The heady days of summer have not yet erased from memory the lessons Kate Matison learned while helping her sons with their school work.
Fourth-grader Jonathan's consumer reports. Sixth-grader Daniel's computer spreadsheet for tracking stocks. Without the active involvement of mom and dad, none of it would have been possible.
"Over the long term, if a child has his parent's intellectual involvement and enthusiasm, the tendency is to do well in school," says Mrs. Matison, a full-time doctoral student in Southborough, Mass. "At the same time, it all got rather onerous."
Parental involvement is fast becoming a favored solution in the nation's quest to improve its public schools. Moreover, both the president and vice president today lend the weight of their offices to family-school partnerships, as they lead a major conference on families and learning in Nashville, Tenn.
Rethinking parents' role in public schooling is causing a fundamental shift in the relationship between schools and parents.
"For at least 70 years, the tradition has been for isolation from schools," says Don Davies, an education professor and founder of the Institute for Responsive Education at Northeastern University in Boston. "Parents send their children to school clean, dressed, and rested, and teachers take it from there."
But the iron curtain between parents' and teachers' responsibilities is starting to lift. Many parents and educators are looking for ways to bring back the familiarity and collaborative spirit of the one-room schoolhouse.
Proponents of parental involvement, from grass-roots parents groups to Fortune 500 companies, say the family's role in schools is vital. Parents who read to their children, volunteer in schools, and get involved in children's homework are, in reality, helping to fight illiteracy, truancy, and low achievement, they say.
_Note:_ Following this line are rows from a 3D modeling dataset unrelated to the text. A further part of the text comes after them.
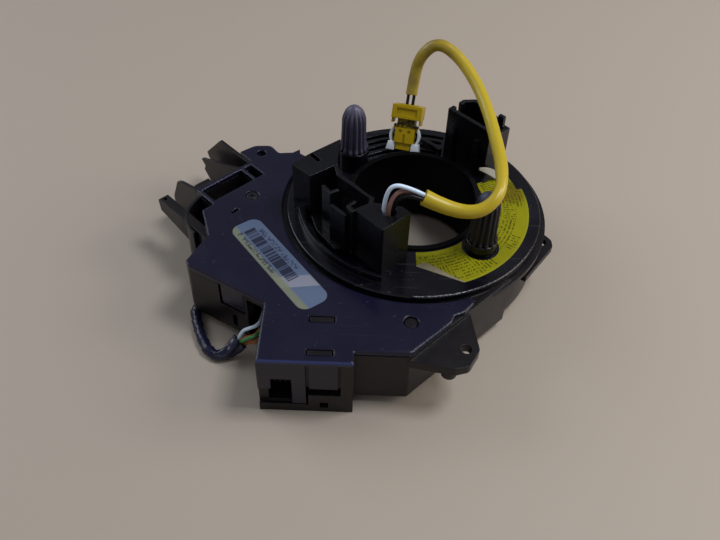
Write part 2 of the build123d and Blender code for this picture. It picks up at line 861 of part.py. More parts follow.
lead_wires = {
    "lead_wire_white": [
        (-13.4, -31.8, 6.0),
        (-13.7, -31.6, 17.5),
        (-14.0, -31.4, 28.5),
        (-11.4, -31.2, 37.0),
        (-3.16, -31.0, 34.3),
        (1.38, -32.09, 32.53),
    ],
    "lead_wire_brown": [
        (-11.8, -33.4, 6.0),
        (-11.9, -33.2, 17.0),
        (-12.3, -33.0, 27.0),
        (-9.6, -31.6, 33.4),
        (-3.5, -29.9, 32.8),
        (1.03, -31.03, 30.99),
    ],
    "lead_wire_black": [
        (-10.5, -31.8, 6.0),
        (-10.3, -31.9, 16.0),
        (-10.4, -31.7, 25.5),
        (-8.4, -32.3, 31.2),
        (-3.96, -32.3, 32.6),
        (0.59, -32.88, 30.99),
    ],
}

harness_route = [
    (-84.5, -31.0, -29.8),
    (-93.6, -36.6, -29.8),
    (-88.9, -50.9, -29.8),
    (-83.9, -61.3, -29.8),
    (-78.9, -64.4, -29.8),
    (-74.1, -62.6, -28.4),
    (-69.9, -59.8, -25.4),
]

harness_wires = {
    "harness_wire_white": [
        (-70.83, -59.28, -24.58),
        (-68.33, -57.61, -22.79),
        (-66.4, -57.0, -17.0),
        (-62.6, -53.0, -15.2),
        (-61.0, -45.6, -17.6),
        (-60.6, -41.2, -14.4),
        (-60.6, -41.2, -9.4),
    ],
    "harness_wire_green": [
        (-69.78, -60.86, -24.58),
        (-67.28, -59.19, -22.79),
        (-63.6, -57.8, -20.6),
        (-60.4, -53.2, -19.6),
        (-58.2, -46.6, -20.4),
        (-57.2, -42.8, -16.4),
        (-57.2, -42.8, -9.4),
    ],
    "harness_wire_orange": [
        (-70.02, -58.74, -26.22),
        (-67.52, -57.07, -24.43),
        (-64.4, -56.0, -23.2),
        (-61.6, -50.5, -22.4),
        (-60.0, -42.6, -23.0),
        (-59.0, -39.0, -16.6),
        (-59.0, -39.0, -9.4),
    ],
    "harness_wire_brown": [
        (-68.97, -60.32, -26.22),
        (-66.47, -58.65, -24.43),
        (-62.6, -57.4, -23.6),
        (-59.2, -52.0, -22.9),
        (-56.6, -44.6, -23.2),
        (-55.2, -41.6, -16.4),
        (-55.2, -41.6, -9.4),
    ],
}


def harness_port():
    """Outlet under the left box that the taped harness comes out of."""
    start, away = harness_route[0], harness_route[1]
    angle = math.degrees(math.atan2(away[1] - start[1], away[0] - start[0]))
    port = block(-5.0, 0.0, -2.8, 2.8, rest_level, box_floor_level + 0.5)
    return Pos(start[0], start[1], 0) * Rot(0, 0, angle) * port


def plug_wires():
    """Two short wires from the end of the sleeve into the plug's neck."""
    wires = []
    for side in (-1.0, 1.0):
        bottom = plug_point(side * 1.3, 3.7, plug_neck_top)
        top = plug_point(side * 1.3, 3.7, plug_lead_start)
        direction = top - bottom
        wires.append(Plane(origin=bottom, z_dir=direction) * rod(0.7, 0, direction.length))
    return Compound(children=wires)


pieces = {
    "top_cover": top_cover(),
    "drum_housing": drum_housing() + harness_port(),
    "base_ring": base_ring(),
    "circuit_carrier": circuit_carrier(),
    "front_socket_insert": front_socket_insert(),
    "front_socket_contacts": front_contacts(),
    "column_switch_contacts": switch_contacts(),
    "cover_screw": screw(-14.0, cover_level, *cover_screw),
    "ribbon_cable": ribbon(),
    "ribbon_outer_terminal": outer_terminal(),
    "ribbon_inner_terminal": inner_terminal(),
    "bar_code_label": bar_code_label(),
    "hub_sleeve": hub_sleeve(),
    "retaining_ring": retaining_ring(),
    "reel_disc": reel_disc(),
    "pin_boss_right": pin_boss(0),
    "pin_boss_left": pin_boss(1),
    "drive_pin_right": drive_pin(0),
    "drive_pin_left": drive_pin(1),
    "terminal_housing": terminal_housing(),
    "pocket_contacts": pocket_contacts(),
    "wheel_switch_shroud": wheel_switch_shroud(),
    "wheel_switch_contacts": wheel_switch_contacts(),
    "reel_sticker": reel_sticker(),
    "plug_body": plug_body(),
    "plug_lock": plug_lock(),
    "plug_clips": plug_clips(),
    "plug_wires": plug_wires(),
}

pieces["lead_sleeve"] = cord_tube(lead_route, sleeve_diameter, "lead_sleeve")
for name, route in lead_wires.items():
    pieces[name] = cord_tube(route, lead_wire_diameter, name)
pieces["harness_tape"] = cord_tube(harness_route, harness_diameter, "harness_tape")
for name, route in harness_wires.items():
    pieces[name] = cord_tube(route, harness_wire_diameter, name)

for name, shape in pieces.items():
    export_step(shape, f"parts/{name}.step")
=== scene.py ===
import math

import bpy
from mathutils import Matrix, Vector
from mathutils import noise as ripple


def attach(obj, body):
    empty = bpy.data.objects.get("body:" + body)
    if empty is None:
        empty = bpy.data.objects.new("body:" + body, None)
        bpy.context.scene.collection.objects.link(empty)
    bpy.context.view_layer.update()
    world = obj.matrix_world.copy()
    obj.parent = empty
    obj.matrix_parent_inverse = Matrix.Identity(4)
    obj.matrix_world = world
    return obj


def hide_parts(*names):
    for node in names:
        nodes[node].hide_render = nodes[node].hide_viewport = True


MM = 0.001

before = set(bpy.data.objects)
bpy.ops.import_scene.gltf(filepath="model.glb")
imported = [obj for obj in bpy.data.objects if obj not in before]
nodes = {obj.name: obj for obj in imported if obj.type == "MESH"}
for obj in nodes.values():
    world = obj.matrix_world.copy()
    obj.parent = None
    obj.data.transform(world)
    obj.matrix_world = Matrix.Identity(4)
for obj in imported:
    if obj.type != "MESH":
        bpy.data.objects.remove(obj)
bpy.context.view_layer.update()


# Camera, bench and lights

camera_place = Vector((-0.0223, -0.2625, 0.2317))
camera_pitch = math.radians(46.33)
camera_roll = math.radians(2.0)
camera_lens = 40
camera_sensor = 36
camera_clip = 0.01

bench_level = -0.032
bench_width = 6
bench_colour = (0.40, 0.34, 0.28, 1)
bench_roughness = 0.6

room_colour = (0.86, 0.90, 1.0, 1)
room_strength = 0.22

# Place, width and height, power and colour of each lamp. All of them aim at the reel's axis.
lamps = {
    "ceiling": ((0.45, 0.0, 1.0), (0.3, 0.3), 5.8, (0.90, 0.94, 1.0)),
    "right_window": ((0.85, 0.12, 0.5), (0.5, 0.5), 4.6, (1.0, 0.93, 0.86)),
    "left_window": ((-0.75, 0.35, 0.55), (0.6, 0.5), 2.8, (0.88, 0.93, 1.0)),
    "front_fill": ((-0.35, -0.9, 0.5), (0.8, 0.6), 0.6, (1.0, 0.94, 0.90)),
}


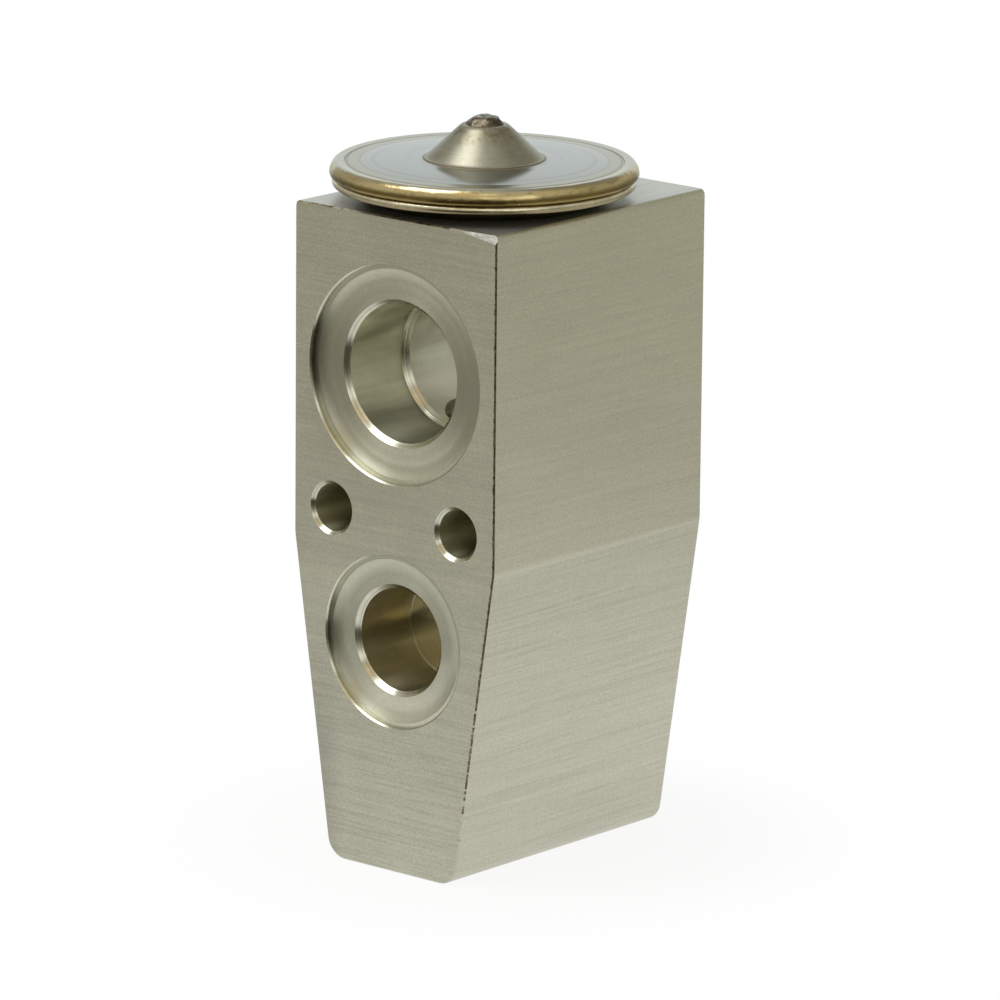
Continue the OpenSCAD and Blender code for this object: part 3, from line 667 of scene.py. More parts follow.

Parental involvement goes beyond checking up on homework assignments, says Joyce Epstein, director of the Center on School, Family and Community Partnerships at Johns Hopkins University in Baltimore.
Tracking family partnership programs in 80 Baltimore public schools last year, Dr. Epstein found some surprising results. Schools that encouraged volunteering, communication, parent-child homework assignments, and collaborative decisionmaking experienced better attendance rates, better writing and reading scores on standardized tests, and a slight overall improvement in math scores.
Types of involvement vary from school to school. Some introduced voice-mail systems so parents can keep track of homework assignments, even if they're on business trips. Others offered literacy or parenting workshops. Still others formed standing parent-teacher committees to build consensus for school reform.
But the partnership movement is still young - and far from pervasive. Many schools still keep families at arm's length. Some parents, especially those in poor, ethnic neighborhoods, feel unwelcome in schools and inadequate in helping their children.
"Well-educated middle-class parents know more about what to do to help their child's education," Dr. Davies says, "but even they are frustrated with schools' unwillingness to communicate." "One reason the charter school movement has pushed up a head of steam is that it gives parents influence to shape their child's education," he adds.
For her part, Kate Ryan of Manchester, Mass., loves being informed of the progress of daughter Meara, a ninth-grader, and son John Patrick, a sixth-grader.
"We're very fortunate; our kids are motivated," says Mrs. Ryan, an executive assistant to the president of Tufts University in Medford, Mass. "Their homework is done by the time I come home. They get tired of waiting for me."
But sometimes, all the interactive assignments can seem like work. "It's so different from when I was little," she says. "Now it seems like parents are always involved, almost over-involved."
Indeed, more participation can be daunting for those who work, leaving less time to go over multiplication tables and vocabulary.
Building support for reform
But including parents in decisionmaking can help to build support for school reform, says Davies. If excluded from the reform process, "parents can undermine it all, by taking their kids out of the schools, voting against bond issues."
Making schools more approachable for families will mean changing the way teachers are trained, says Linda Darling-Hammond, an education professor at Columbia Teachers College in New York. "I don't think in the past parent-teacher relationships have been taught at all," she says. "Teachers should interview parents" to learn about a child's strong points and how to motivate him or her, she says.